Russia's central bank says foreign exchange reserves are now around $370 billion – among the fourth largest in the world. But that's down from $470 billion at the start of the year – a decline of over 20 percent. And that money has hardly done anything to shore up the ruble, which has been a terrible store of value since its last major devaluation in 1998.
That year, fears of bank defaults and the spreading distrust of emerging markets (after the collapse of Asian currencies like Indonesia's rupiah and Thailand's baht), saw massive capital flight from Russia. In August 1998, the interest rate on corporate bonds surged to 200 percent and the government suspended debt payments by Russian banks to foreign creditors for 3 months.
It didn't do the ruble, then under a managed float system, much good. The central bank widened its trading band for the ruble from between 5.3 to 7.1 to the dollar to between 6 and 9.5. The ruble immediately pegged itself to the weaker end of that range, and by the end of September, Russia had given up. The currency ended the year at at more than 20 to the dollar, and inflation in 1999 topped 80 percent.
The highly volatile ruble is today trading at around 70 to the dollar, leaving it worth around a quarter of what it was worth after the devaluation 15 years ago. Put another way, foreign investors in Russia would have had to see their bets quadruple in value in the past 15 years just to be breaking even. And while the oil wealth and military might of Moscow means it casts a long shadow on the world stage, compare that the performance of the Indonesian and Thai currencies in the same time period: Both the baht and the rupiah are today worth more than they were at their 2008 low points.
Will this time be different? To be sure, the world, and Russia, are different places.
But the Russian central bank says that Russian companies have $40 billion in foreign debt coming due in the first half of next year, and a total of $77 billion due by the end of 2015. The central bank already intervened last week to help Rosneft, an oil company controlled by an oligarch close to President Vladimir Putin, repay a $7 billion loan coming due on Dec. 21. The company owes another $20 billion coming due in 2015.
And while the oil companies earn in dollars, their need to repay debts in dollars will mean far less of their earnings will be converted to rubles than Russian bankers would have hoped, putting more pressure on the currency. The central bank's increase of interest rates to 17 percent isn't going to prove much of an enticement to these business to buy rubles now, because the downside risk is too great. But it will hurt the very domestic businesses it wants to see flourish by increasing corporate borrowing costs and decreasing domestic demand.
For companies that earn in rubles but owe in dollars, euros, or yen, the problem is clear. While higher interest rates may see international bankers roll over some of that debt, all will not. And Russian treasury departments, at least responsible ones, will be looking to hedge against that – meaning they're getting into the market for dollars now, putting more pressure (again) on the domestic currency.

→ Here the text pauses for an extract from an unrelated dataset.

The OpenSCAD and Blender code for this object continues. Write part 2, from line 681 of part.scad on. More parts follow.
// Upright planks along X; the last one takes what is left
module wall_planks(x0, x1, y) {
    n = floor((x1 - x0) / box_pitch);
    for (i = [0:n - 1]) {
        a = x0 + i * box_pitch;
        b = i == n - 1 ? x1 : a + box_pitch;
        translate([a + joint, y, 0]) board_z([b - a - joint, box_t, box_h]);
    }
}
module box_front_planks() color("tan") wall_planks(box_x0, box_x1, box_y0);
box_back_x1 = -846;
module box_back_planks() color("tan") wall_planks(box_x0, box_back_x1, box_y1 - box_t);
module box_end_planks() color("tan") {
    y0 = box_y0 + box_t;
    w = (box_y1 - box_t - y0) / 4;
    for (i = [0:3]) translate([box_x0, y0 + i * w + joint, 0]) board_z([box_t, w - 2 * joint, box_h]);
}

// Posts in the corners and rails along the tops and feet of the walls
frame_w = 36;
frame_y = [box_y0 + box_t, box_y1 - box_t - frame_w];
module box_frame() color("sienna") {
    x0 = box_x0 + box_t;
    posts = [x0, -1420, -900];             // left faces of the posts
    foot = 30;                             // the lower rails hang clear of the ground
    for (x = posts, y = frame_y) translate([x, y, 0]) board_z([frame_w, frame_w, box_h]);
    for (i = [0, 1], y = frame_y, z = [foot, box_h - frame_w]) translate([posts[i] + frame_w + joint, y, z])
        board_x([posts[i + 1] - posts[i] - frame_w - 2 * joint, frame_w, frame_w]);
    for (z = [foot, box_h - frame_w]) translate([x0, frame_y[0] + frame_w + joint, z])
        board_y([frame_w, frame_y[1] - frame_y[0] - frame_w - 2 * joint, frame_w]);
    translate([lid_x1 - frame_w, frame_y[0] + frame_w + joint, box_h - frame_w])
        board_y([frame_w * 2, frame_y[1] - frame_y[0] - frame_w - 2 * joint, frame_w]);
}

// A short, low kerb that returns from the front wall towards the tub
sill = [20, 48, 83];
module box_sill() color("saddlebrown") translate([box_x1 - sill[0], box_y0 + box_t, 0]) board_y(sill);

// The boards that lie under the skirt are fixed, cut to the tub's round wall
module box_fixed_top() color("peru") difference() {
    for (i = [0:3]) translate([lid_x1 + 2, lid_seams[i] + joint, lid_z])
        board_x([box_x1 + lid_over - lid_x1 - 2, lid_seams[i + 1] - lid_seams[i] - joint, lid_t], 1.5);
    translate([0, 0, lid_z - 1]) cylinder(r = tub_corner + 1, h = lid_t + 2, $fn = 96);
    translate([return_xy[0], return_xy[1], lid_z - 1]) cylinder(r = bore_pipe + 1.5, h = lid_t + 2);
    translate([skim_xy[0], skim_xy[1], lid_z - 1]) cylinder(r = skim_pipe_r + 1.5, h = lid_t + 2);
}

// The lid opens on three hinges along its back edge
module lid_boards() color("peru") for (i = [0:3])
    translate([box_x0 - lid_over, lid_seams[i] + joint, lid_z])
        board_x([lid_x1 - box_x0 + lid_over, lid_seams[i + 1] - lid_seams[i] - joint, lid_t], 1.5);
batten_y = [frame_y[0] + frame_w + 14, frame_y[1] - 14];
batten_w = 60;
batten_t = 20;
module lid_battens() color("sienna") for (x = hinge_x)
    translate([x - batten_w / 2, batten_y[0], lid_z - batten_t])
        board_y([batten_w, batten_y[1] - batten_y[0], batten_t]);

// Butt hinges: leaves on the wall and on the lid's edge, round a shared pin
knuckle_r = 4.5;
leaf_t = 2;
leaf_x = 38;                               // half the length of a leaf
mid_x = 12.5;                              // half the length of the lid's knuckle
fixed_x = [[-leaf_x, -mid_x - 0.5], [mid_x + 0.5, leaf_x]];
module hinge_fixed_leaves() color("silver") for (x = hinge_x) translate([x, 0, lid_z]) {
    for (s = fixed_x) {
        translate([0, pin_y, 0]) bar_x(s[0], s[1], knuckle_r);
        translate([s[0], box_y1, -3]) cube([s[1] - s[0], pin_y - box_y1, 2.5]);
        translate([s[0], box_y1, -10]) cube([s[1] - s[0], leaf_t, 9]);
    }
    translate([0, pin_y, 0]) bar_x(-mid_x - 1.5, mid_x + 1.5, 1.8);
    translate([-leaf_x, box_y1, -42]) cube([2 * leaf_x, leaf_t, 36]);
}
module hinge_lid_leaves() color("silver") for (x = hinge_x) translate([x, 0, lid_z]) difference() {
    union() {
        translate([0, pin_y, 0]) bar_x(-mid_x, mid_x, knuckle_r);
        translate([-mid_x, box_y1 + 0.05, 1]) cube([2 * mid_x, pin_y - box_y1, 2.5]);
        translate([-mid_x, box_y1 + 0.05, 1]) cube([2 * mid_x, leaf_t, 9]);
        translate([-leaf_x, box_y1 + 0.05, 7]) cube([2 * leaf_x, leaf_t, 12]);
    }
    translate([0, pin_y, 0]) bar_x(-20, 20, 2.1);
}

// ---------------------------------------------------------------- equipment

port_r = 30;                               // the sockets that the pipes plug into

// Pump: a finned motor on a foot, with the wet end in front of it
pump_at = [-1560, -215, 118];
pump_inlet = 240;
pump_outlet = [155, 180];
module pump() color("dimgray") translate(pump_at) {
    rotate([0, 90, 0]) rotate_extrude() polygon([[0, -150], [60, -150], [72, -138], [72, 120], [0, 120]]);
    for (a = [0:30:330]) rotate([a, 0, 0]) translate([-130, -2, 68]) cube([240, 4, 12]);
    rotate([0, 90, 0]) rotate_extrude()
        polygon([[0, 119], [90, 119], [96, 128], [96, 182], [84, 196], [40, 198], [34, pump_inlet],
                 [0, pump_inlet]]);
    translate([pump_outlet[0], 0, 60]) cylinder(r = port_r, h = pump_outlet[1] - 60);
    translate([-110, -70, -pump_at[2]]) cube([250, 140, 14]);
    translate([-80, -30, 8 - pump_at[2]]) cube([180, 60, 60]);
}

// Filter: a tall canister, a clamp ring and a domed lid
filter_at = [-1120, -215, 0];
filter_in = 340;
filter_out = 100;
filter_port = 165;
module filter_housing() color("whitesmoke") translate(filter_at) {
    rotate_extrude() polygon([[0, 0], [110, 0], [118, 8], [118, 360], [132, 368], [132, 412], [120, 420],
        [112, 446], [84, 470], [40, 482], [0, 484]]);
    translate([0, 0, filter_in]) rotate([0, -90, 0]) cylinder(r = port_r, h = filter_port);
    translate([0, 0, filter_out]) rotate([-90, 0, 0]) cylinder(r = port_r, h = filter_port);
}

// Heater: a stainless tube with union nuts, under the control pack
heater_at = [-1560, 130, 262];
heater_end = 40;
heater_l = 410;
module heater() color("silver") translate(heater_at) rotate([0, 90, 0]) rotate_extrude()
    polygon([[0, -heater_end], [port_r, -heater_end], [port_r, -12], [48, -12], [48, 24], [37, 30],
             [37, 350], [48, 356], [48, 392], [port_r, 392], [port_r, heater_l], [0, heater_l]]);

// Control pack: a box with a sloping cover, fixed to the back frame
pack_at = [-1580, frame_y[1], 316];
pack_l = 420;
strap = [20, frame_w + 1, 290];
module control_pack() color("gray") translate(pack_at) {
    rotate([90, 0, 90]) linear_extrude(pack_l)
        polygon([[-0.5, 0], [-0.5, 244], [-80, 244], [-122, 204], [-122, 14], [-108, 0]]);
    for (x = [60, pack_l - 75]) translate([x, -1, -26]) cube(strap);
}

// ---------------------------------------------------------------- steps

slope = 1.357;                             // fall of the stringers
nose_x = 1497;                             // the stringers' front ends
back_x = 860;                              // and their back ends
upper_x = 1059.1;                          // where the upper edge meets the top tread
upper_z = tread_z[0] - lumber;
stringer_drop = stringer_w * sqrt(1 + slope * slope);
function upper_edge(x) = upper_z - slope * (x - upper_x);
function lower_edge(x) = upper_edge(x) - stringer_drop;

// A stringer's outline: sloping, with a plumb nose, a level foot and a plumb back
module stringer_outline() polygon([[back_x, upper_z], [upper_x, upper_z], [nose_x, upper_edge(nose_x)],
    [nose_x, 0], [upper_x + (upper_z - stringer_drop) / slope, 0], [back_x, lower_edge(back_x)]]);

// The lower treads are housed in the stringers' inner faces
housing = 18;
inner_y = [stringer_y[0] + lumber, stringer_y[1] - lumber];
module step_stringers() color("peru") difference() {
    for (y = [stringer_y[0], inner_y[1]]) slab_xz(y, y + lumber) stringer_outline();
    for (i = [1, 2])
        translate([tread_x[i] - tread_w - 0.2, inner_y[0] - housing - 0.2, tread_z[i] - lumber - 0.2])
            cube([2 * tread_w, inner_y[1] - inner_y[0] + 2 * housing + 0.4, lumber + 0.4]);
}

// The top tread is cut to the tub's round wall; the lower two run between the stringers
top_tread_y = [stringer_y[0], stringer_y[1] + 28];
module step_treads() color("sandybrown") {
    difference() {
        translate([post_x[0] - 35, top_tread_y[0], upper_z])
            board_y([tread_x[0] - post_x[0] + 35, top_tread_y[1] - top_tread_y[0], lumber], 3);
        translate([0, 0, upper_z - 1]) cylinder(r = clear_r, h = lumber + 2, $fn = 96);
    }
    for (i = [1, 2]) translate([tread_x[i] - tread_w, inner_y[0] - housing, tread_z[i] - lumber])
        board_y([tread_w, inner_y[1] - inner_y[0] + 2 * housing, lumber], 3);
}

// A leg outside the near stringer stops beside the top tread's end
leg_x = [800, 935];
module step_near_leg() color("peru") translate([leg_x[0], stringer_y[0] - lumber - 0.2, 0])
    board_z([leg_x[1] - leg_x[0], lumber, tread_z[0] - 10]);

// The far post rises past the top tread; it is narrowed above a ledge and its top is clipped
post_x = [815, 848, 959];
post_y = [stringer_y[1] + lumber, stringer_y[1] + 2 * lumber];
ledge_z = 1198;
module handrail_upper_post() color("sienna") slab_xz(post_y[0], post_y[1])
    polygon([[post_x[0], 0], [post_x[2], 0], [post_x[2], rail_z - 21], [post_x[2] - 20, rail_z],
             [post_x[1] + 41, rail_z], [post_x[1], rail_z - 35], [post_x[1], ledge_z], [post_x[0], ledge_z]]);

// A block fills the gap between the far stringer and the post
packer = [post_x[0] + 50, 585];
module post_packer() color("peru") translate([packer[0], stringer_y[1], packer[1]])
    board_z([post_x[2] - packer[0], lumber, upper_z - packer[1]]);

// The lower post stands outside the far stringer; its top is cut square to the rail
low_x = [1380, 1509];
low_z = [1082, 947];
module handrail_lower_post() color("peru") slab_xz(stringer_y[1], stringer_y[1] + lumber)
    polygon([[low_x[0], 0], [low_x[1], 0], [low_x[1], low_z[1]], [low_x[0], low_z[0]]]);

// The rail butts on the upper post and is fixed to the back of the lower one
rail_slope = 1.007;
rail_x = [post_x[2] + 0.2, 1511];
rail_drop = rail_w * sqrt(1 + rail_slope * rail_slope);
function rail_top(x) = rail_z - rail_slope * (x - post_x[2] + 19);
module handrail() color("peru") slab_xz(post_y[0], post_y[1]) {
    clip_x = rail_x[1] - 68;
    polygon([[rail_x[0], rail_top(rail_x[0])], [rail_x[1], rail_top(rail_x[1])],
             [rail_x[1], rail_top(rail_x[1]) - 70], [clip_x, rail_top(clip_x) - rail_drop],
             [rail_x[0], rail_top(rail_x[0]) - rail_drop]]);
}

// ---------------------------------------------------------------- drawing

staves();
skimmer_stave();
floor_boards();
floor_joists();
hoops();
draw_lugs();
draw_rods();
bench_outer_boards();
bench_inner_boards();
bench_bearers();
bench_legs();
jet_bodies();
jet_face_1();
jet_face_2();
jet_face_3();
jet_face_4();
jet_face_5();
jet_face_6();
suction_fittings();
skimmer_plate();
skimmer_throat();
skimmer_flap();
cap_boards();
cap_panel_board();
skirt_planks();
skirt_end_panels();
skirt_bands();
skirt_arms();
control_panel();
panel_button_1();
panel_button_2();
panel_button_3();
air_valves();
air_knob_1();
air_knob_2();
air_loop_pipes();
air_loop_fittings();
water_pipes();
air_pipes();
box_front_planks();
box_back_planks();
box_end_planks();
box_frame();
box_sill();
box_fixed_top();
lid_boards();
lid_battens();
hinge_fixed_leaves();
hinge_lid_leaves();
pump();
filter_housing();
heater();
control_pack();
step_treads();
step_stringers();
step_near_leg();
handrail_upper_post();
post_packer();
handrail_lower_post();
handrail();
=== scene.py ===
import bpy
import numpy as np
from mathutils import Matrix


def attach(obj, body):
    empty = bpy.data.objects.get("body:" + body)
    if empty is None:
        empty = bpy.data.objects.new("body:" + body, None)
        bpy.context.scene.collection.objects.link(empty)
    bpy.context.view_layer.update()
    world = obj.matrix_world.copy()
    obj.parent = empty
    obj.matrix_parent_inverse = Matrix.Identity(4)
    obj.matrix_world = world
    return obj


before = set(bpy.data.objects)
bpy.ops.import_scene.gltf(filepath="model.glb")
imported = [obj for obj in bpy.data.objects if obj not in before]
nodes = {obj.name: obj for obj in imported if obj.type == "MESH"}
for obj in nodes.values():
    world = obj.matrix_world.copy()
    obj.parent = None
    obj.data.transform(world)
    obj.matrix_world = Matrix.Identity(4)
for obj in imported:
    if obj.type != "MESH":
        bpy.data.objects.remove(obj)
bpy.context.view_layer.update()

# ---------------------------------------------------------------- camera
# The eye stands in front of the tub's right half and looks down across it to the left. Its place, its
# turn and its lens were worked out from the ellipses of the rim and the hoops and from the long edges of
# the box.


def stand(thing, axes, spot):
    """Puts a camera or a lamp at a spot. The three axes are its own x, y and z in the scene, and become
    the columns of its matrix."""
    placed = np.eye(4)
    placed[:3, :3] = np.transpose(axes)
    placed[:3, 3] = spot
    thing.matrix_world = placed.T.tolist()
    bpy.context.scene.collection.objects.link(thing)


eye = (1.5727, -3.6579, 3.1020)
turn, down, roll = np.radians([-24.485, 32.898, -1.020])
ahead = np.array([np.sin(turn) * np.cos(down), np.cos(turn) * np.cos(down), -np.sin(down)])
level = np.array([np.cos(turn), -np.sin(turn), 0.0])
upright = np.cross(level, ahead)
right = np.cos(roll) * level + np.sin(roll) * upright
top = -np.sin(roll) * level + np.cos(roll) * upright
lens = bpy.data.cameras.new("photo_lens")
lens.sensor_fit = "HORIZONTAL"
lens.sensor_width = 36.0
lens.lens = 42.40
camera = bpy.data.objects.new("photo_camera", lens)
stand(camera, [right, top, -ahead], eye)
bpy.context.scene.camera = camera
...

This will not necessarily lead to catastrophe, as it did in 1998. Moscow appears to be hoping that domestic industry will be spurred by lower labor costs and the soaring price of imports. But one major question mark is the stability of the banking system. Russians – from the wealthy to average folks who just have a little bit of money squirreled away – have watched the value of their savings plummet this year. The temptation to buy dollars or euros now, before things get worse, is powerful – and can lead to a negative self-reinforcing cycle of bank runs.
Bloomberg reports today that Russia's second largest private lender says demand for foreign currencies today and yesterday was three to four times the average, and quotes Vitaly Kupeev at Allianz Investments in Moscow: "The population has already started to panic. The central bank is left with limited measures to defend the ruble."
How strong is the panic at the moment? Consider this picture shared by an AP reporter in Moscow:
That "70" is how many rubles that currency exchange will give you for a dollar, and the 80 is how many rubles it will cost to buy a dollar. A 14 percent spread is vast. Typically at retail currency exchanges like that you see spreads of about 1.5 percent.
And before the Kremlin haters out there start chortling about Putin and Russia's woes: A Russian economic collapse with Europe still in tepid recovery; other emerging markets prone to the investor herd effect known as "contagion"; and a Kremlin leader whose rhetoric of national greatness seems tied up in flexing his military muscles abroad, are not a recipe for success for anyone.